Bringing its Turn It On Again Tour, its first road trip in 15 years, to town Sunday night (Sept. 30) for its first-ever show the Palace of Auburn Hills, the British group presented itself as nothing less -- or more -- than three longtime mates who still like playing together and can still do it spectacularly, without Police or Van Halen-style interpersonal histrionics. Even the extravagant light show on which Genesis once staked its live reputation was more modest, more about volume and texture than the state-of-the-art shock 'n' awe that was the band's calling card in the '70s and '80s.

Fortunately Genesis has a body of music that could carry the night on its own merits, and the fact that the group members -- singer-drummer Phil Collins, guitarist-bassist Mike Rutherford and keyboardist Tony Banks, along with longtime aides Daryl Stuermer on guitar and bass and Chester Thompson on drums -- haven't lost their touch with it made the two and a half-hour show that much better.

Genesis' greatest challenge, and accomplishment, was finding a way to please fans of its several distinct eras of music-making. With part or all of 25 songs, Sunday's show was unapologetically nostalgic, visiting original frontman Peter Gabriel's tenure via songs such as the frenetic "In the Cage" and a gorgeous "Carpet Crawlers," instrumental segments from the "The Cinema Show" and "Firth of Fifth," and a rendition of "I Know What I Like" -- during which Collins performed his customer tambourine acrobatics -- that was accompanied by archival images on the large patchwork screen behind the band.

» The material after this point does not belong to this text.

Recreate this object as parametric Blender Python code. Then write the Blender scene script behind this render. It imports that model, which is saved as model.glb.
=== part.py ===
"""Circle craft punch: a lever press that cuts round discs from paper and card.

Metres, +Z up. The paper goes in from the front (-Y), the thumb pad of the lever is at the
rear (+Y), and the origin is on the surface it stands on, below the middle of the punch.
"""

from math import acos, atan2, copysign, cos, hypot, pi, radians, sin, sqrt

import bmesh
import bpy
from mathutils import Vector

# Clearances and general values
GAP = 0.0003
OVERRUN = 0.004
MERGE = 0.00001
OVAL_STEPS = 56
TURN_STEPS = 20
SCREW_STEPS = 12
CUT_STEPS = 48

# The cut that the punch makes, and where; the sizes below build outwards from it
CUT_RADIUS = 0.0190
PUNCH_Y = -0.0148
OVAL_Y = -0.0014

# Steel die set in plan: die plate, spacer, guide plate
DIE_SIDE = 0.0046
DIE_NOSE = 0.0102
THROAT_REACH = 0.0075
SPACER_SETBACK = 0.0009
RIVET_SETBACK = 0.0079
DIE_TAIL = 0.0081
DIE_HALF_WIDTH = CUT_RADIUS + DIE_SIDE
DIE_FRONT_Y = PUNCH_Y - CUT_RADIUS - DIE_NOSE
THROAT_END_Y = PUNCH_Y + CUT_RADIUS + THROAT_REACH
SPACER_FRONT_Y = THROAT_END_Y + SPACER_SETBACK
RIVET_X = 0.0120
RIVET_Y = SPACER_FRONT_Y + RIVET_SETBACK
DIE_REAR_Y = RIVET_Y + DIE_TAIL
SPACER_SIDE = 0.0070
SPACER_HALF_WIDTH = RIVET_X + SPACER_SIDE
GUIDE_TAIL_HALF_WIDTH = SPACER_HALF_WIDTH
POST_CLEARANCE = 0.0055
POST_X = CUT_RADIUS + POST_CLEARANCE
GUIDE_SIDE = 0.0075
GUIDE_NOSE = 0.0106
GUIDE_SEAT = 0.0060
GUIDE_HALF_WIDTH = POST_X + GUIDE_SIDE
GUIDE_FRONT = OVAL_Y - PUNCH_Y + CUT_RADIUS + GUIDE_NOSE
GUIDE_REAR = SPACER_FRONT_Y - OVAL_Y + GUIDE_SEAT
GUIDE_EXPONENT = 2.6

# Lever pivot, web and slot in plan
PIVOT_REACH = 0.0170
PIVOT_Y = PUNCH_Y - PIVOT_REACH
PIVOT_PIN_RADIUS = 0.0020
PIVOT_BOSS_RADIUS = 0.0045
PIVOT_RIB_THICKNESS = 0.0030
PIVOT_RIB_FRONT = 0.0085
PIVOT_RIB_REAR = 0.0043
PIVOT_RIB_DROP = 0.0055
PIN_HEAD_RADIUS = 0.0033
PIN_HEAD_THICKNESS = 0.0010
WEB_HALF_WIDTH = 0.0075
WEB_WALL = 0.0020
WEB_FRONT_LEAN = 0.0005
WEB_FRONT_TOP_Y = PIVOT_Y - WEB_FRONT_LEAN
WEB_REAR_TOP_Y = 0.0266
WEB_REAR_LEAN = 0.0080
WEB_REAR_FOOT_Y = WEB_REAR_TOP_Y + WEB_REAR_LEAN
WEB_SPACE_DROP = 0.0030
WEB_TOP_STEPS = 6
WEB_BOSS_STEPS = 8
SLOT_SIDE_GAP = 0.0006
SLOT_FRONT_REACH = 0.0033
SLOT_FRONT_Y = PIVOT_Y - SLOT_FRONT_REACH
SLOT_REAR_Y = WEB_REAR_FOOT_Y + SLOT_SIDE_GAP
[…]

Those favoring Genesis' expansive and intricate playing could also sink their ears into the two-part "Domino" and "Home By the Sea"/"Second Home By the Sea" suites, portions of the "Duke" album and "Los Endos," which followed a drum duet by Collins and Thompson that began on a pair of high stools and moved on to their kits. And the hits kept coming, too, with a generous selection from the best-selling "Invisible Touch" album along with "Turn it On Again," "Hold on My Heart," "Follow You Follow Me" and the cheeky "I Can't Dance."

Collins, who's enjoyed the greatest solo success of all the group members, was full of dry wit and silly patter throughout the evening, leading "crowd participation" schtick before "Home By the Sea" and "Domino" and mugging his way through "I Can't Dance." It was the kind of good-humored showmanship that's long separated Genesis from its po' faced progressive rock brethren, and it came out so easily that it felt like the group had barely been gone 15 minutes, much less 15 years.

Whether Genesis' reunion is a lasting concern is up on the air. But it's likely that anyone in Sunday's multi-generational crowd would be pleased if the group decided to turn it on yet again -- and preferably sooner than in 15 more years.